C.D. Jarvis, the Diector of the US Bureau of Education, highlighed a primary result of the teacher training collaboration between the PPA and the University of Pittsburgh in Gardening in Elementary City Schools :

 

"This plan has been put into operation in a few cities and is worthy of comment here. It is especially adapted to large cities like Pittsburgh, where it has been worked out to the best advantage. It consists of the employment of a practical man as director, and with his aid teachers of desirable qualifications are selected in their respective schools to serve as garden teachers... In order to make it worth while for teachers to prepare for this work the maximum salary for garden teachers is $250 higher than that of the regular teachers. This additional salary, however, is given in the form of $50 increases for five years. With five years' experience in the work under the direction of the general supervisor, and in consideration of the extra service  demanded, they are worth more as teachers. The supporters of the plan claim that it works well. They call attention to an incidental advantage of the plan in the opportunity afforded for breaking in new teachers. The substitute teachers are obtained at low expense, and as a rule take care of the vacancies in the teaching staff."  (1916)
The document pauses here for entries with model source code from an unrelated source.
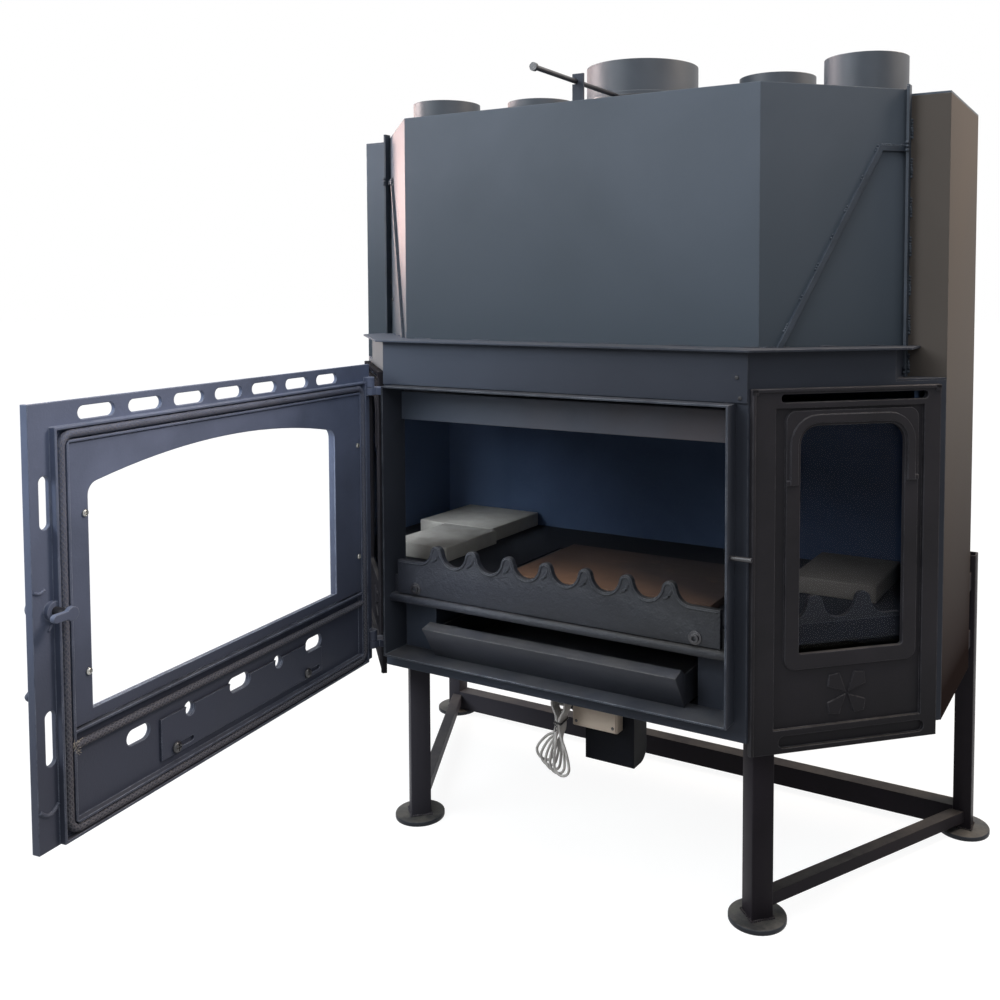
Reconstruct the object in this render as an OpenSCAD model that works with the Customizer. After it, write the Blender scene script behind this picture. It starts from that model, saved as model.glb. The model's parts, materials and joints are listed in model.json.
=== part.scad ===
// Fireplace insert with a wide swing-open door, two angled side windows,
// an ash drawer, a convection hood with air outlets and a leg frame.
// Lengths are in millimetres. X is to the right, Y to the back, Z up.
// The flue axis stands over the origin and the floor is at z = 0.

/* [Casing] */
// width of the front face
face_w = 650; // [640:1:680]
// width of each angled side, seen from the front
wing_w = 225; // [215:1:235]
// depth from the front face to the back panel
body_d = 475; // [460:1:500]
// depth of the straight side panels
side_d = 250; // [235:1:265]
// distance from the front face back to the flue axis
flue_back = 335; // [325:1:345]
// height of the body's underside above the floor
leg_h = 300; // [270:1:340]
// height of the body from its underside up to the shelf
body_h = 558; // [550:1:590]
// thickness of the casing sheets
case_t = 3; // [2:0.5:4]
// how far the shelf stands out past the body
shelf_over = 15; // [8:1:22]
// thickness of the shelf plate
shelf_t = 3; // [2:0.5:5]
// width of the shelf inside the hood's foot
shelf_in = 20; // [12:1:30]
// how far the shelf's cut rear corners lie inside the side panels
shelf_side = 38; // [25:1:48]

/* [Hood] */
// height of the hood above the shelf
hood_h = 380; // [340:1:420]
// how far the hood's front stands behind the face
hood_back = 55; // [45:1:70]
// how much narrower the hood's front is than the face, on each side
hood_side = 5; // [0:1:15]
// width of the strips beside the hood
strip_w = 60; // [50:1:70]
// how far the strips run down past the shelf
strip_drop = 43; // [35:1:60]
// how far the top plate lies below the hood's edge
top_drop = 7; // [3:1:12]
// depth of the seam bars
seam_d = 15; // [10:1:20]
// thickness of the seam bars
seam_t = 4; // [3:0.5:6]
// how far the seam bars stand above the hood
seam_up = 5; // [0:1:10]
// width of the bent stiffener bars
stiff_w = 8; // [5:1:12]
// thickness of the bent stiffener bars
stiff_t = 5; // [3:1:8]
// height of the stiffener's level part above the shelf
stiff_z = 296; // [240:1:330]

/* [Flue and outlets] */
// outside radius of the flue
flue_r = 100; // [90:0.5:105]
// wall of the flue
flue_t = 3; // [2:0.5:5]
// height of the flue's rim above the hood's edge
flue_up = 99; // [80:1:120]
// length of the plain end of the flue that a pipe slides over
flue_end = 54; // [48:0.5:56]
// how much thicker the flue is below its plain end
flue_step = 2; // [1:0.5:2.5]
// wall of the smoke pipe inside the hood
pipe_t = 2; // [1.5:0.5:2.5]
// outside radius of the warm-air outlets
outlet_r = 65; // [60:0.5:70]
// wall of the warm-air outlets
outlet_t = 2.5; // [2:0.5:4]
// height of an outlet above the top plate
outlet_h = 73; // [60:1:90]
// distance of the outer outlets from the side panels
outlet_in1 = 142; // [135:1:150]
// depth place of the outer outlets
outlet_y1 = -35; // [-40:1:-25]
// distance of the inner outlets from the side panels
outlet_in2 = 312; // [300:1:322]
// depth place of the inner outlets
outlet_y2 = 41; // [30:1:50]
// height of the damper gate above the hood's edge
gate_up = 37; // [25:1:45]
// thickness of the damper gate
gate_t = 3; // [2:0.5:5]
// clearance of the gate in its slot
gate_gap = 0.3; // [0.2:0.1:0.6]
// side clearance of the gate inside the flue
gate_side = 1.5; // [1:0.5:3]
// how far the gate's front stands out of the flue
gate_out = 8; // [4:1:12]
// radius of the damper rod
rod_r = 4; // [3:0.5:5]
// how far the rod's tip stands in front of the face
rod_out = 36; // [20:1:60]
// place of the rod's guide behind the face
guide_back = 88; // [80:1:100]
// thickness of the rod's guide
guide_t = 4; // [3:0.5:6]
// width of the rod's guide
guide_w = 20; // [16:1:28]
// clearance round the rod in its guide
guide_gap = 0.3; // [0.2:0.1:0.6]

/* [Door opening] */
// width of the face plate beside the collar
face_rim = 18; // [15:1:23]
// outside height of the collar
collar_h = 458; // [448:1:466]
// height of the collar's underside above the body's
collar_up = 27; // [22:1:32]
// thickness of the collar sheet
collar_t = 3; // [2:0.5:4]
// how far the collar stands in front of the face
collar_out = 31; // [26:1:36]
// how far the collar reaches in behind the face
collar_in = 28; // [20:1:36]
// thickness of the band plate above the door
band_t = 3; // [2:0.5:4]
// height of the inner lintel
lintel_h = 47; // [35:1:60]
// drop of the inner lintel below the collar's top
lintel_drop = 13; // [6:1:20]
// place of the inner lintel behind the face
lintel_back = 20; // [14:1:24]

/* [Fire chamber] */
// width of the air duct between the chamber and the side panels
duct_w = 35; // [27:1:45]
// gap between the chamber's back and the back panel
duct_d = 31; // [20:1:40]
// thickness of the chamber plates
plate_t = 4; // [3:0.5:6]
// height of the chamber floor's underside above the body's
floor_up = 21; // [15:1:25]
// top face of the hearth above the body's underside
hearth_up = 161; // [150:1:170]
// thickness of the hearth bricks
hearth_t = 30; // [24:1:36]
// height of the chamber top plate's underside
roof_up = 504; // [496:1:506]
// width of the ash grate
grate_w = 300; // [260:1:340]
// depth of the ash grate
grate_d = 180; // [150:1:200]
// thickness of the ash grate
grate_t = 14; // [10:1:18]
// clearance round the grate and other loose pieces
loose = 1; // [0.5:0.5:2]
// width of the step that carries the grate
grate_step = 10; // [6:1:14]
// place of the grate's middle behind the face
grate_back = 205; // [190:1:215]
// thickness of the smoke baffle
baffle_t = 8; // [6:1:12]
// depth of the smoke baffle
baffle_d = 250; // [220:1:280]
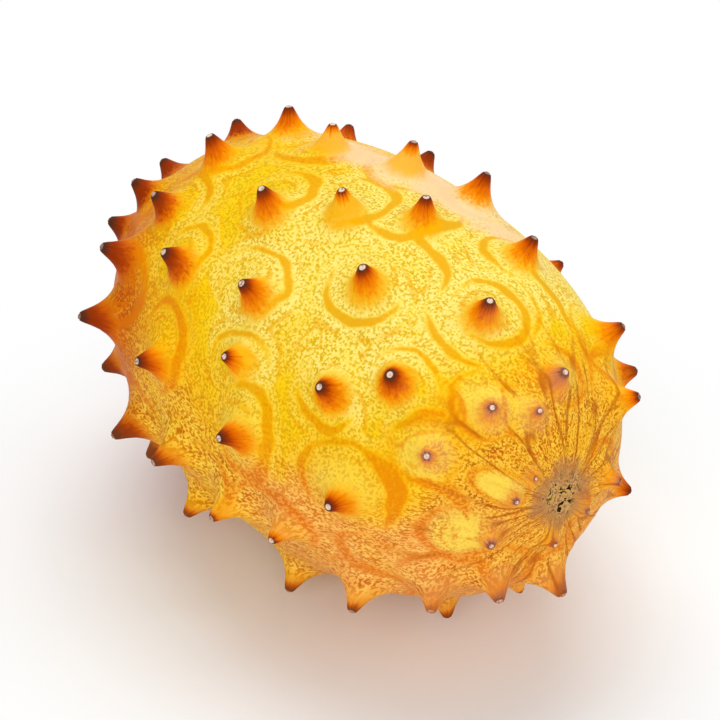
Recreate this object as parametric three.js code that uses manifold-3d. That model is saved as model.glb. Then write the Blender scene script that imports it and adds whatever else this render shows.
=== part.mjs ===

Emerging from the efforts of educators, community advocates, and government agencies, school gardens have a long and varied history in the United States--and Pittsburgh played a pivotal role!

 

The School Garden Movement in the United States has been traced to 1891, when the Massachusetts Horticulture Society sponsored a wildflower garden on the grounds of the George Putnam School outside of Boston.  In less than a decade, school gardens began to take hold, first across the northeast US and then nationally. Before long, Pittsburgh became one of the cities to watch.  

 

Early Years

In Pittsburgh, school gardens came into existence on the coattails of a related social reform initiative.  Nationally, the Playground Movement was a response to many societal ills: urban overcrowding, poverty, both child labor and juvenile delinquency, in addition to economic and health concerns. The Civic Club of Allegheny County banded with other local agencies to create Pittsburgh's first playground:

 

"So it was that in 1896, when the Civic Club, then recently formed and looking for work, saw the crowded streets and the yardless, forlorn homes of these children, it determined to take advantage of a law enacted the previous year and open the school yards as playgrounds. The first playground was started in a ward settled by middle class people...The playground in this district worked smoothly enough, though the teachers found that the children needed more assistance in their play than had been expected. The committee then entered two mill neighborhoods and met the real difficulty. The members having never lived next to a mill and always having had yards and doorsteps of their own, could not understand that these children did not know how to play. The committee could not believe it. Some of them do not believe it now; they think that the children played while they were not looking."  (Kennard, 310.)

 

Soon, the Civic Club and other organizations joined forces to found the Pittsburgh Playground Association.  During the next decade, the PPA both directed the development and managed a growing number of playgrounds, vacation schools and recreation parks.  Frequently, these public spaces included flower and vegetable gardens: some to be tended to by school children under the supervision of volunteers, others for use during Nature Study, a late 19th Century education movement to connect students to the natural world.  After the success of several such gardens, the Pittsburgh Playground Association officially established the Department of Nature Study and School Gardening in 1909, naming John Leslie Randall the Director.  

 

The Pittsburgh Plan

Under the innagural year of the Department of Nature Study and School Gardening, Director J. L Randall spearheaded multiple iniatives, reported in the PPA 1910 Annual Report:

 

  • Expanding the existing bulb and seed distribution program, not only a gardening outreach but also fundraising activity, to include all Pittsburgh Public Schools

  • Transforming an old park building into a greenhouse, potting shed and buld cellar to extend the teaching season

  • Entering into a collaboration with the University of Pittsburgh School of Education to create a training program for playground teachers, including a credit class taught by the PPA gardening supervisor for credit.